Percentile_ranks for values in database


#1

Hi guys!

I have data that looks like this:
{
"user" : {
"id: 1,
"money": 100,
"points": 50
},
.....................
}

I'm trying to build a query with ranks for each of these columns (money and points). So I would love to have results like this:

UserId | percentile_rank_money | percentile_rank_points
or at least
percentile_rank_money | percentile_rank_points

In SQL world I can archive this using: " PERCENT_RANK() over (Partition By "
But for elastic I have to specify list of values for 'percentile_ranks' and because I have more that 2 columns to calculate rank sending request for every single one is not a good idea.

Is it possible to archive such result?
Thanks is advance


(Zachary Tong) #2

I'm not sure I understand the issue. You can include both percentile ranks in the same query:

{
  "aggs": {
    "users": {
      "field": "id"
    },
    "aggs": {
      "ranks_points": {
        "percentile_ranks": {
          "field": "points"
        }
      },
      "ranks_money": {
        "percentile_ranks": {
          "field": "money"
        }
      }
    }
  }
}

#3

Hi Zachary,
Thanks for your reply.
The problem is, that if I use percentile_ranks I get an error: Required [values], so AFAIK I have to specify list of values, that I don't know without reading all of them from elastic at first


(Zachary Tong) #4

Sorry, I'm still a bit confused.

You have to specify values because that's what the percentile_ranks aggregation does: it tells you the rank of specific values that you care about.

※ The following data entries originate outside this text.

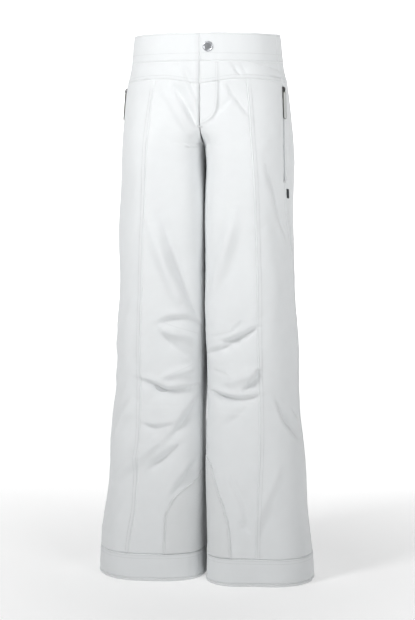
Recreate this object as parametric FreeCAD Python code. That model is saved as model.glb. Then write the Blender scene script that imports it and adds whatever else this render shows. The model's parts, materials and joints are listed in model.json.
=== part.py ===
"""Ski pants, standing as they hang when worn, in millimetres.

Frame: +X to the wearer's left, -Y to the wearer's front, +Z up.
Origin: the middle of the waist opening, 6.5 mm below the waistband's top edge at centre front.

The cloth surface is one family of closed sections. At the hips a section is one oval about the
middle; going down it parts into two ovals that touch at the crotch and then become the legs.
Every panel, lining and cuff is a stretch of that surface between two turns and two heights.
turn runs from 0 at the centre front or inseam, over 1 at the side seam, to 2 at the centre
back or inseam. side is +1 for the wearer's left and -1 for the right.
"""

import FreeCAD
import Part

import bisect
import functools
import math
import os

Vector = FreeCAD.Vector
LEFT, RIGHT = 1, -1
SIDES = {"left": LEFT, "right": RIGHT}

# Driving dimensions.
HEM_Z = -1000.0
CROTCH_Z = -195.0
HIP_SPLIT_Z = -95.0  # below this the one hip oval starts to part into two
CUFF_HEIGHT = 50.0
BAND_TOP_Z = 6.5  # at centre front
BAND_HEIGHT = 48.5
BACK_RISE = 14.0  # how much higher the waistband stands at the back
YOKE_SIDE_Z = -80.0
SEAM_GAP = 0.3  # half the gap between two panels that are sewn together
MIDDLE_GAP = 0.3  # from a centre seam to the middle plane
LEG_GAP = 2.0  # from a leg's inner side to the middle plane

SHELL = 2.0  # outer fabric
FACING = (2.4, 3.4)
UNDERLAP = (4.6, 6.0)
BAG = (9.0, 10.4)
SHIELD = (10.2, 11.0)
SIDE_TAB_DROP, SIDE_TAB_LENGTH = 20.0, 17.0
SIDE_TAB_WIDE = (5.6, 11.2)
SIDE_TAB_OUT = (1.2, 1.9)
LINING = (11.4, 12.6)
GUARD = (-2.2, -1.3)  # scuff guard, on top of the shell

FLY_BOTTOM_Z = -158.0
FLY_WIDTH = 35.0
FLAP_GAP = 0.5

ZIP_TOP_Z, ZIP_BOTTOM_Z = -88.0, -252.0
ZIP_SLOT = 6.5  # half the width of the opening in the shell over a pocket zipper

# Heights in mm with the surface's size there: half width, depth ahead of and behind the middle.
STATIONS = [
    (BACK_RISE, 134.0, 99.0, 107.0),
    (0.0, 136.0, 100.0, 108.0),
    (-47.0, 141.0, 101.0, 114.0),
    (-85.0, 149.0, 102.0, 121.0),
    (-130.0, 154.5, 103.0, 127.0),
    (-180.0, 158.5, 103.0, 128.0),
    (-240.0, 160.7, 101.0, 119.0),
    (-300.0, 161.7, 98.0, 108.0),
    (-400.0, 164.5, 94.0, 96.0),
    (-560.0, 169.0, 90.0, 87.0),
    (-700.0, 179.0, 87.0, 86.0),
    (-850.0, 195.0, 88.0, 91.0),
    (-950.0, 204.5, 90.0, 95.0),
    (HEM_Z, 206.5, 91.0, 96.0),
]
# How far the front princess seam stands from the middle on each side.
PRINCESS = {
    LEFT: [(-60, 82), (-130, 88), (-220, 95), (-380, 102), (-560, 105), (-730, 109), (-950, 104)],
    RIGHT: [(-60, 83), (-130, 91), (-220, 97), (-380, 106), (-560, 113), (-750, 117), (-950, 136)],
}
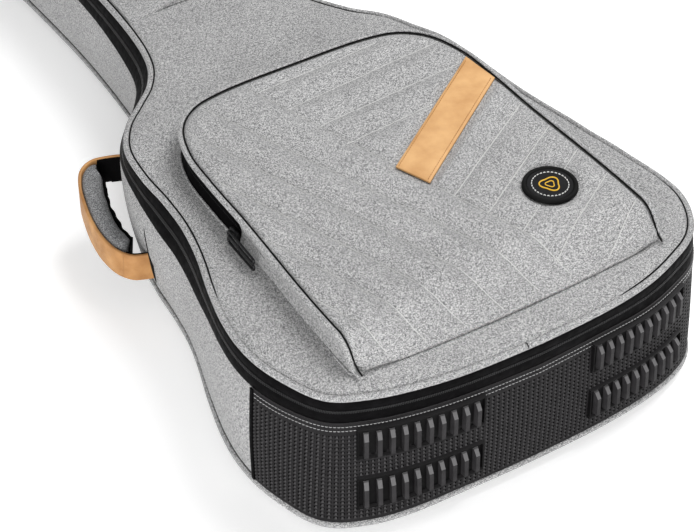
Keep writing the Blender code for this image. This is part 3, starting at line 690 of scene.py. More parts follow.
def settle(verts):
    """Lets the soft sides lean: moves points in or out, most at the edge, none in the middle."""
    verts = np.array(verts, float)
    flat = verts[:, :2]
    near = np.array([EDGE_TREE.find((x, y, 0.0))[1] for x, y in flat])
    best = np.full(len(flat), 1e9)
    station = near.astype(float)
    foot = OUTLINE.points[near].copy()
    for step in (-1, 1):
        a, b = OUTLINE.points[near], OUTLINE.points[(near + step) % OUTLINE.count]
        t = np.clip(((flat - a) * (b - a)).sum(axis=1) / ((b - a) ** 2).sum(axis=1), 0.0, 1.0)
        q = a + (b - a) * t[:, None]
        away = np.linalg.norm(flat - q, axis=1)
        better = away < best
        best[better], station[better], foot[better] = away[better], (near + step * t)[better], q[better]
    normal = OUTLINE.outward(station)
    inset = np.maximum(0.0, -((flat - foot) * normal).sum(axis=1))
    arc = (station % OUTLINE.count) * OUTLINE.step
    total = OUTLINE.count * OUTLINE.step
    right = arc <= total / 2
    height = verts[:, 2] + drop(verts[:, 1])
    floor, top, lid = (np.where(right, np.interp(arc, LEANS[0][:, 0], LEANS[0][:, k]),
                                np.interp(total - arc, LEANS[1][:, 0], LEANS[1][:, k])) for k in (1, 2, 3))
    low = np.sin(np.clip((height - LEVELS[0]) / (LEVELS[1] - LEVELS[0]), 0.0, 1.0) * math.pi / 2)
    high = np.clip((height - LEVELS[1]) / (LEVELS[2] - LEVELS[1]), 0.0, 1.0)
    out = floor + (top - floor) * low + (lid - top) * high
    depth = np.where(verts[:, 1] > y_at(0.47), 0.055, 0.085)
    verts[:, :2] += normal * (out * (1 - smoothstep(inset, 0.0, depth)))[:, None]
    return verts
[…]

If you just want to know the 90th percentile and find out what the value is at that point, you should use the percentile aggregation instead.

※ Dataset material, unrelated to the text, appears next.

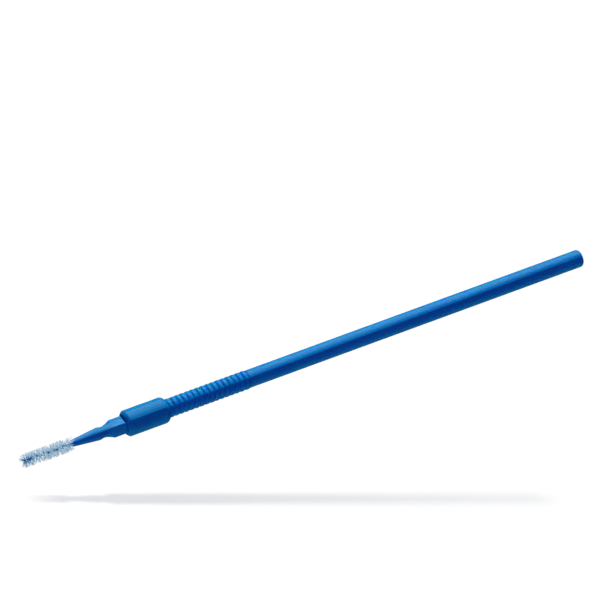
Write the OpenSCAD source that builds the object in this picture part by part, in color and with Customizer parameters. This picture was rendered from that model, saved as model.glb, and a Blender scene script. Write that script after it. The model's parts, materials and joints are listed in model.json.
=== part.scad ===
// Interdental brush with a slim handle and a sliding lock sleeve.
//
// A round rod with a ringed grip carries two spring jaws at its front end. The moulded brush insert
// has a round tail that sits between the jaws, and the lock sleeve slides forward over them to close
// them on the tail. The insert holds a twisted wire with nylon filaments.
//
// The long axis is X: the flat butt of the handle is at the origin and the brush points along +X.
// All sizes are in millimetres.

/* [Handle] */
// Diameter of the plain rod
rod_d = 4.0; // [3.6:0.05:4.1]
// Length of the plain rod, from the butt to the first grip ring
rod_len = 85.5; // [60:0.1:120]
// Radius of the rounded edge at the butt
butt_round = 0.75; // [0.2:0.05:1.2]
// Number of grip rings
ring_count = 16; // [8:1:24]
// Distance from one grip ring to the next
ring_pitch = 1.25; // [0.9:0.05:1.6]
// Diameter over the tops of the grip rings
ring_top_d = 4.26; // [4.2:0.02:4.4]
// Diameter at the bottom of the grooves between the rings
ring_root_d = 3.6; // [3.3:0.02:4.0]

/* [Jaws] */
// Length of the neck and jaws, in front of the rings
jaw_len = 9.6; // [9.2:0.1:10.5]
// Length of the neck that guides the back of the lock sleeve
land_len = 1.8; // [1:0.1:2.4]
// Width of the slot that parts the two jaws
slot_w = 0.6; // [0.3:0.1:1.0]
// Length of the slot, from the jaw tips
slot_len = 7.4; // [6:0.1:7.7]

/* [Lock sleeve] */
// Outside diameter of the sleeve
sleeve_d = 5.95; // [5.5:0.05:7.0]
// Length of the sleeve over its rounded ends
sleeve_len = 10.9; // [10.5:0.1:12.5]
// Radius of the rounded ends
sleeve_round = 1.2; // [0.8:0.05:1.4]
// Thickness of the wall at the mouth, in front of the jaws
mouth_wall = 1.2; // [0.6:0.1:2.0]
// Diameter of the mouth that the square block passes through
mouth_d = 4.2; // [4.16:0.02:4.3]

/* [Brush insert] */
// Width of the square block across its flats
block_flats = 2.95; // [2.5:0.01:2.97]
// Diameter over the softened corners of the block
block_corner_d = 4.1; // [3.6:0.02:4.14]
// Length of the block that shows in front of the sleeve
block_out = 2.7; // [1.5:0.1:5]
// Length of the curve from the block down to the waist
neck_len = 2.2; // [1.4:0.1:4]
// Diameter of the waist
waist_d = 2.5; // [2.0:0.05:2.6]
// Distance from the waist to the widest part of the cone
shoulder_len = 1.2; // [0.8:0.1:2]
// Diameter of the cone at its shoulder
shoulder_d = 2.88; // [2.7:0.02:3.2]
// Length of the cone, from the shoulder to its tip
cone_len = 6.6; // [4:0.1:9]
// Diameter of the cone at its tip
cone_tip_d = 1.54; // [1.1:0.02:1.6]
// Diameter of the tail that the jaws grip
tail_d = 1.9; // [1.6:0.05:2.2]
// Length of the tail
tail_len = 7.0; // [5:0.1:7.5]

/* [Wire and filaments] */
// Diameter of the twisted wire
wire_d = 0.54; // [0.4:0.02:0.7]
// Depth of the wire in the cone
wire_root_len = 6.0; // [4:0.1:7]
// Length of the brushing part
brush_len = 12.1; // [9:0.1:15]
// Diameter of the brushing part
brush_d = 3.4; // [2:0.1:5]
// Filaments drawn on each stretch of the wire
filament_count = 12; // [4:1:14]
// Diameter of one filament
filament_d = 0.1; // [0.06:0.01:0.12]
// Length along the wire in which the fan of filaments turns once
fan_pitch = 1.75; // [1.2:0.05:4]

/* [Hidden] */

wire_parts = 8;         // stretches of wire that bend against each other
lathe_fn = 96;          // a true circle on every turned part
arc_steps = 8;          // chords in one rounded edge
ring_steps = 8;         // chords over one grip ring
ring_flatness = 3.4;    // exponent of a ring's rounded top; larger is flatter
neck_steps = 12;        // chords along the curve from the block to the waist
fine_steps = 5;         // chords on the small domes and corners
slide_gap = 0.08;       // radial gap between the sleeve and what it slides on
tail_gap = 0.05;        // radial gap between the tail and the jaws
tail_end_gap = 0.3;     // free space behind the tail
wire_gap = 0.01;        // radial gap around the moulded-in wire
bend_gap = 0.02;        // gap on each side of a bending point of the wire
wire_lead = 0.15;       // wire that shows between the cone and its first bending point
jaw_chamfer = 0.25;     // chamfer at the jaw tips and in the mouth of the socket
tail_grooves = 3;       // grip grooves around the tail
groove_depth = 0.12;
groove_w = 0.5;
tip_round = 0.2;        // rounded rim at the tip of the cone
over = 1;               // how far a cut runs past the surface

rod_r = rod_d / 2;
rings_end = rod_len + ring_count * ring_pitch;
jaw_tip = rings_end + jaw_len;
sleeve_front = jaw_tip + mouth_wall + 0.1;
sleeve_back = sleeve_front - sleeve_len;
bore_r = ring_top_d / 2 + slide_gap;
jaw_r = mouth_d / 2 - slide_gap;
block_back = jaw_tip + 0.1;
block_front = sleeve_front + block_out;
waist_x = block_front + neck_len;
shoulder_x = waist_x + shoulder_len;
cone_tip = shoulder_x + cone_len;
brush_end = cone_tip + brush_len;
wire_first = cone_tip + wire_lead;
wire_pitch = (brush_len - wire_lead - filament_d / 2) / wire_parts;

// A solid turned about the X axis, from points [distance along X, radius]
module lathe(points) {
    rotate([0, 90, 0])
        rotate_extrude($fn = lathe_fn)
            polygon([for (p = points) [p[1], p[0]]]);
}

// A plain cylinder along X, from x0 to x1
module rod(x0, x1, r) {
    translate([x0, 0, 0])
        rotate([0, 90, 0])
            cylinder(h = x1 - x0, r = r, $fn = lathe_fn);
}

// Points on an arc about [x, r], from angle a0 to angle a1
function arc(x, r, radius, a0, a1, steps) =
    [for (i = [0:steps]) let (a = a0 + (a1 - a0) * i / steps) [x + radius * cos(a), r + radius * sin(a)]];

// The rounded tops of the grip rings, groove to groove
function ring_outline() =
    [for (i = [0:ring_count - 1]) for (j = [0:ring_steps - 1])
        let (u = 2 * j / ring_steps - 1)
        [rod_len + (i + j / ring_steps) * ring_pitch,
            ring_root_d / 2 + (ring_top_d - ring_root_d) / 2 * (1 - pow(abs(u), ring_flatness))]];

// The rod, its rings and the two jaws
module handle() {
    socket_r = tail_d / 2 + tail_gap;
    socket_back = block_back - tail_len - tail_end_gap;
    color([0.02, 0.35, 0.66])
        difference() {
            lathe(concat(
                [[0, 0]],
                arc(butt_round, rod_r - butt_round, butt_round, 180, 90, arc_steps),
                [[rod_len - 0.05, rod_r]],
                ring_outline(),
                [[rings_end, ring_root_d / 2], [rings_end + jaw_chamfer, ring_top_d / 2]],
                [[rings_end + land_len, ring_top_d / 2], [rings_end + land_len + jaw_chamfer, jaw_r]],
                [[jaw_tip - jaw_chamfer, jaw_r], [jaw_tip, jaw_r - jaw_chamfer], [jaw_tip, 0]]
            ));
            rod(socket_back, jaw_tip + over, socket_r);
            lathe([[jaw_tip - jaw_chamfer, 0], [jaw_tip - jaw_chamfer, socket_r],
                [jaw_tip + over, socket_r + jaw_chamfer + over], [jaw_tip + over, 0]]);
            translate([jaw_tip - slot_len, -slot_w / 2, -ring_top_d])
                cube([slot_len + over, slot_w, 2 * ring_top_d]);
        }
}

// The sleeve that slides over the jaws and locks them on the tail
module lock_sleeve() {
    r = sleeve_d / 2;
    core_r = r - sleeve_round;
    color([0.03, 0.37, 0.68])
        difference() {
            lathe(concat(
                [[sleeve_back, 0]],
                arc(sleeve_back + sleeve_round, core_r, sleeve_round, 180, 90, arc_steps),
                arc(sleeve_front - sleeve_round, core_r, sleeve_round, 90, 0, arc_steps),
                [[sleeve_front, 0]]
            ));
            rod(sleeve_back - over, sleeve_front - mouth_wall, bore_r);
            rod(sleeve_back, sleeve_front + over, mouth_d / 2);
        }
}

// Radius of the curve from the block (u = 0) to the waist (u = 1)
function neck_r(u) = waist_d / 2 + (block_corner_d - waist_d) / 2 * pow(1 - u, 1.5);

// The round tail with its grip grooves
module tail() {
    r = tail_d / 2;
    back = block_back - tail_len;
    groove_pitch = tail_len / (tail_grooves + 1);
    lathe(concat(
        [[back, 0], [back, r - tip_round], [back + tip_round, r]],
        [for (i = [1:tail_grooves]) for (p = [[-0.5, 0], [-0.3, 1], [0.3, 1], [0.5, 0]])
            [back + i * groove_pitch + p[0] * groove_w, r - p[1] * groove_depth]],
        [[block_back + over, r], [block_back + over, 0]]
    ));
}

// The block, neck, waist and cone as one turned outline
module nose() {
    lathe(concat(
        [[block_back, 0], [block_back, block_corner_d / 2]],
        [for (i = [0:neck_steps]) [block_front + neck_len * i / neck_steps, neck_r(i / neck_steps)]],
        [for (i = [1:fine_steps]) let (u = i / fine_steps)
            [waist_x + shoulder_len * u, (waist_d + (shoulder_d - waist_d) * sin(90 * u)) / 2]],
        [[cone_tip - tip_round, cone_tip_d / 2 + 0.02]],
        arc(cone_tip - tip_round, cone_tip_d / 2 - tip_round, tip_round, 80, 0, fine_steps),
        [[cone_tip, 0]]
    ));
}

// The moulded insert: tail, square block, waist and cone
module brush_stem() {
    round_from = block_front + 0.8 * neck_len;
    color([0.03, 0.36, 0.68])
        difference() {
            union() {
                tail();
                intersection() {
                    nose();
                    union() {
                        translate([block_back - over, -block_flats / 2, -block_flats / 2])
                            cube([round_from - block_back + over, block_flats, block_flats]);
                        rod(round_from - 0.1, cone_tip + over, block_corner_d);
                    }
                }
            }
            rod(cone_tip - wire_root_len, cone_tip + over, wire_d / 2 + wire_gap);
        }
}

// A straight stretch of wire with domed ends
module wire_stretch(x0, x1) {
    r = wire_d / 2;
    dome = r * 0.8;
    color([0.20, 0.36, 0.55])
        lathe(concat(
            [for (i = [0:fine_steps]) let (a = 90 * i / fine_steps) [x0 + dome * (1 - cos(a)), r * sin(a)]],
            [for (i = [0:fine_steps]) let (a = 90 * i / fine_steps) [x1 - dome * (1 - sin(a)), r * cos(a)]]
        ));
}

// Where stretch i of the wire begins, counted from 1
function wire_start(i) = wire_first + (i - 1) * wire_pitch;

// The end of the wire that is moulded into the cone
module wire_root() {
    wire_stretch(cone_tip - wire_root_len, wire_first - bend_gap);
}

module wire(i) {
    wire_stretch(wire_start(i) + bend_gap, wire_start(i + 1) - bend_gap);
}

// The filaments that stretch i of the wire holds, in a fan that turns along the wire
module tuft(i) {
    step = wire_pitch / filament_count;
    color([0.78, 0.88, 0.95])
        for (k = [0:filament_count - 1]) {
            x = wire_start(i) + (k + 1) * step - (i == wire_parts && k == filament_count - 1 ? 0 : step / 2);
            translate([x, 0, 0])
                rotate([360 * (x - wire_first) / fan_pitch, 0, 0])
                    cylinder(h = brush_d, r = filament_d / 2, center = true, $fn = 24);
        }
}

handle();
lock_sleeve();
brush_stem();
wire_root();
wire(1);  // wire_1
wire(2);  // wire_2
wire(3);  // wire_3
wire(4);  // wire_4
wire(5);  // wire_5
wire(6);  // wire_6
wire(7);  // wire_7
wire(8);  // wire_8
tuft(1);  // tuft_1
tuft(2);  // tuft_2
tuft(3);  // tuft_3
tuft(4);  // tuft_4
tuft(5);  // tuft_5
tuft(6);  // tuft_6
tuft(7);  // tuft_7
tuft(8);  // tuft_8
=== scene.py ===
"""Looks of the interdental brush: finer meshes, materials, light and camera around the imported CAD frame.

The long axis is X, from the butt at the origin to the brush tip. Sizes are in millimetres, unless a comment
says otherwise, and are turned into metres when a mesh is made. Places along the axis come from the boxes and
joints of the frame.
"""
import json
import math
import random

import bmesh
import bpy
from mathutils import Matrix, Vector


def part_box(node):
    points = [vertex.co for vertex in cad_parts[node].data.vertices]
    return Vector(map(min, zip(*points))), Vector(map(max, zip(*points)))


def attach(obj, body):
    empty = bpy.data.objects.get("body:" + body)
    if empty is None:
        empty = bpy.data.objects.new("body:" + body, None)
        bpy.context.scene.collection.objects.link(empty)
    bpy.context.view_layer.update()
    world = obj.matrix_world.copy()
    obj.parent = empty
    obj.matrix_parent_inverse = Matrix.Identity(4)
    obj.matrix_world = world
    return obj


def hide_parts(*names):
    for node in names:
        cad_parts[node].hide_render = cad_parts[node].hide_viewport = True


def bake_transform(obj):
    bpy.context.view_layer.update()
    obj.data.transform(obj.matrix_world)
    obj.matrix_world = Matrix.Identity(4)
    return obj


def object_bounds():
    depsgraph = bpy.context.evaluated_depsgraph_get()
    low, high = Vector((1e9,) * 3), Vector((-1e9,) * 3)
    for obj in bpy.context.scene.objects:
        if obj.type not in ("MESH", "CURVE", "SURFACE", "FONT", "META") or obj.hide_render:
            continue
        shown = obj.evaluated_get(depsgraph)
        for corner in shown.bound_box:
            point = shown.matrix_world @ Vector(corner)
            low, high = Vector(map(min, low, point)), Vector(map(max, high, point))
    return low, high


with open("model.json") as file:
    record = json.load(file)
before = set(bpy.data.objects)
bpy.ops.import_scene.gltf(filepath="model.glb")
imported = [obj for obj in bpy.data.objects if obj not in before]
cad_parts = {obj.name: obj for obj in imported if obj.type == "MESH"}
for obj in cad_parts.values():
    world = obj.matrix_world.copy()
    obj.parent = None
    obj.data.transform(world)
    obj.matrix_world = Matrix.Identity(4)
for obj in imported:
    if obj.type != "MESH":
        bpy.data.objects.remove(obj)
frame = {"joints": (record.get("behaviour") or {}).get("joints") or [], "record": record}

MM = 0.001
CAD_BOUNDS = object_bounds()
JOINTS = {joint["name"]: joint for joint in frame["joints"]}
MOUNTS = {mount["name"]: mount for mount in frame["record"]["mounts"]}

# ---------------------------------------------------------------- places along the axis, from the frame


def span(node):
    """The lowest and highest x of a CAD node, in millimetres."""
    low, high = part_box(node)
    return low.x / MM, high.x / MM


BUTT, JAW_TIP = span("handle")
SLEEVE_BACK, SLEEVE_FRONT = span("lock_sleeve")
TAIL_BACK, CONE_TIP = span("brush_stem")
BRUSH_END = CAD_BOUNDS[1].x / MM
ROD_R = MOUNTS["handle_rod"]["dims"]["r_mm"]
SLEEVE_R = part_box("lock_sleeve")[1].z / MM
BENDS = [JOINTS[name]["pos_m"][0] / MM for name in sorted(JOINTS) if name.startswith("wire_bend")]
BEND_PITCH = BENDS[1] - BENDS[0]

# ---------------------------------------------------------------- sizes of the mouldings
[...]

Basically, percentile_ranks is for asking what the rank of specific, known values is. percentiles is for asking what value is greater than n percent of the data.


#5

What can I do if I don't know the value?
I'm trying to find something similar to SQL query:
SELECT UserId, (PERCENT_RANK() OVER (Partition By UserTypeId ORDER BY money desc) AS MoneyRank
FROM blablabla
WHERE blablabla

So, I'm interested in percentile_ranks for all users that satisfies some filter expression and I have no idea about their values.
For now I found only 1 workaround for Elastic is to read all users that satisfies filter expression, then grab all their Money field values and use them to get percentile_ranks and then match these ranks with what I got previously. It' a bit complicated on my point of view in comparison to 1 SQL query, but for now I don't have better solution


(system) #6

This topic was automatically closed 28 days after the last reply. New replies are no longer allowed.